Here’s why the Dow and S&P 500 hit records despite a weak April jobs report
It may take more than a much-weaker-than-expected April jobs report to kill the U.S. stock market rally, analysts said, though the popular reflation trade — bets that stocks more sensitive to the economic cycle will outperform their peers — saw a modest setback on Friday.
“The market is rallying as the disappointment leaves the door open for the Fed to keep financial conditions easy for longer and delays the tapering and rate-hiking conversations for the time being,” said Cliff Hodge, chief investment officer at Cornerstone Wealth.
Simply put, it’s a case of bad news on the economy translating into good news for stocks.
The U.S. economy created just 266,000 jobs in April, the Labor Department reported, far short of the consensus forecast for a rise of 1 million. The unemployment rate also rose to 6.1%.
“The bottom line is that it was a disappointing jobs report,” said Jeff Schulze, investment strategist at ClearBridge Investments, in a phone interview. But Schulze still expects a booming economic reopening to favor cyclical and value stocks over coming months, with jobs growth still likely to accelerate in the months ahead.

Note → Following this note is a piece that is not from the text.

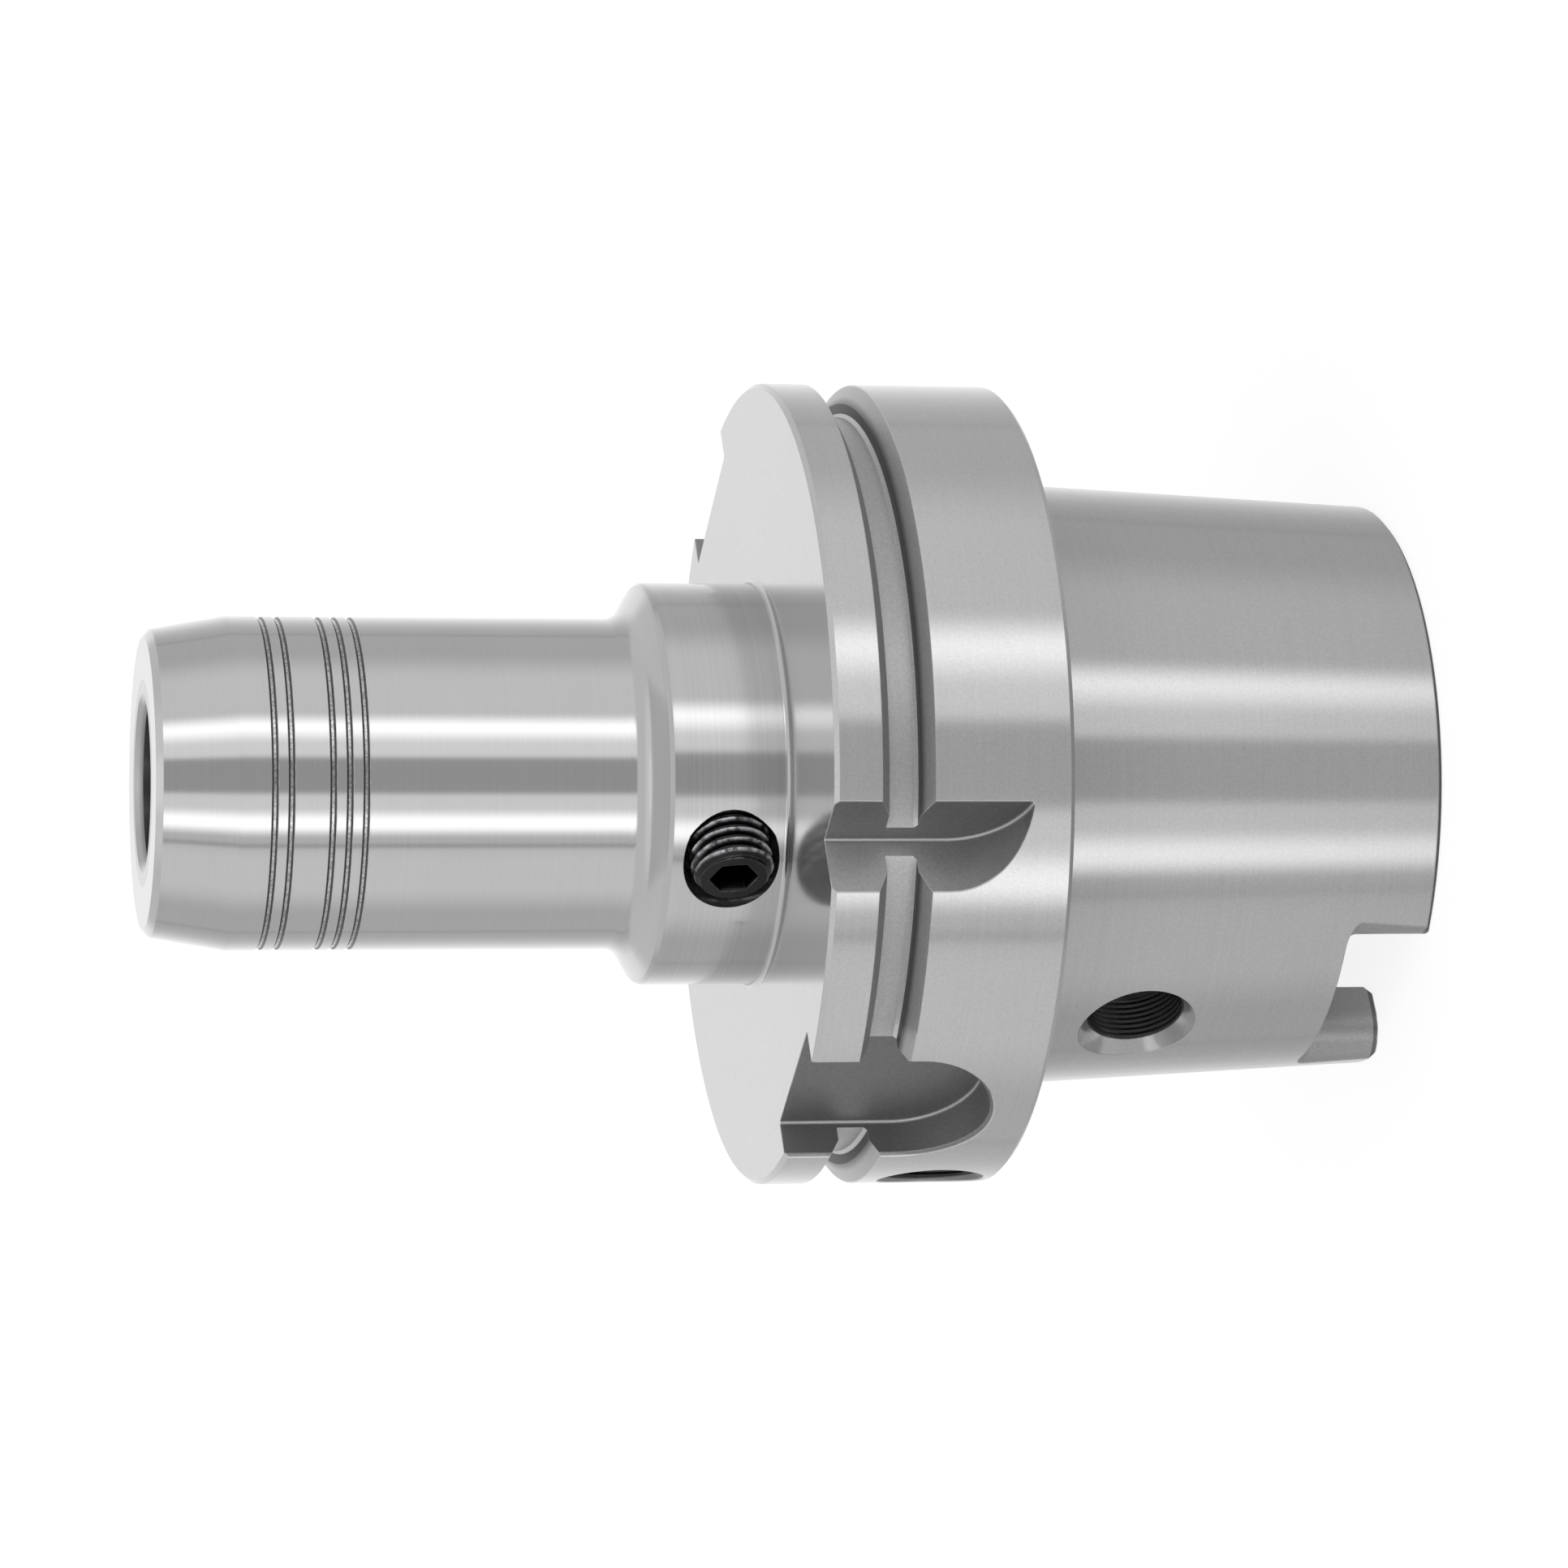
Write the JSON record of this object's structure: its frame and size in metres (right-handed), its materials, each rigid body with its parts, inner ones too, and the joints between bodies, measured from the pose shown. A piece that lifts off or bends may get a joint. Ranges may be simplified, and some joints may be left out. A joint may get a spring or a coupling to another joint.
{
  "type": "hydraulic expansion chuck",
  "caption": "Hydraulic tool chuck: hollow taper shank, grooved flange, collar with a clamping screw and a slim nose with an expanding bore.",
  "frame": {"origin": "centre of the flange face that meets the spindle, on the chuck's axis", "axes": "+Z along the axis towards the nose and the tool; -Y through the gripper slot on the side of the access hole; +X through the side nearest the clamping screw"},
  "size_m": [0.1, 0.1, 0.155],
  "materials": {
    "ground_steel": "hardened, ground and finely turned",
    "bush_steel": "hardened, ground and finely turned",
    "black_steel": "black oxide",
    "plain_steel": "turned",
    "seal_rubber": "matt"
  },
  "bodies": {
    "holder": {"holder_body": "ground_steel", "expansion_sleeve": "bush_steel", "filler_screw": "black_steel", "filler_ball": "plain_steel"},
    "piston": {"pressure_piston": "plain_steel", "piston_seal": "seal_rubber"},
    "clamp_screw": {"clamping_screw": "black_steel"},
    "adjuster_ring": {"adjusting_seal": "seal_rubber"},
    "adjuster": {"adjusting_screw": "black_steel"}
  },
  "joints": [
    {"name": "piston_slide", "type": "slide", "parent": "holder", "child": "piston", "axis": [0, 1, 0], "range_m": [0, 0.0045]},
    {"name": "screw_turn", "type": "hinge", "parent": "piston", "child": "clamp_screw", "pos_m": [0.013, -0.0158, 0.036], "axis": [0, 1, 0], "range_deg": [0, 1080]},
    {"name": "adjuster_slide", "type": "slide", "parent": "holder", "child": "adjuster_ring", "axis": [0, 0, 1], "range_m": [0, 0.01]},
    {"name": "adjuster_turn", "type": "hinge", "parent": "adjuster_ring", "child": "adjuster", "pos_m": [0, 0, 0.0427], "axis": [0, 0, 1], "range_deg": [0, 3600]}
  ],
  "couplings": [
    {"joint": "piston_slide", "follows": "screw_turn", "m_per_rad": 0.00023873},
    {"joint": "adjuster_slide", "follows": "adjuster_turn", "m_per_rad": 0.00015915}
  ]
}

Major U.S. stock indexes, after a mixed start, were higher, with the technology-heavy Nasdaq Composite COMP, +0.88% bucking its recent underperformance to jump more than 1% in early activity. It ended the day up 0.9%, leaving it with a weekly fall of 1.5%.
Interest rate-sensitive tech and growth stocks were somewhat reinvigorated as Treasurys rallied, pulling down yields, with the rate on the benchmark 10-year note TMUBMUSD10Y, 1.577% dipping below 1.5%.
The 10-year yield later edged back into positive territory, ending the day up 1.5 basis point at 1.576%.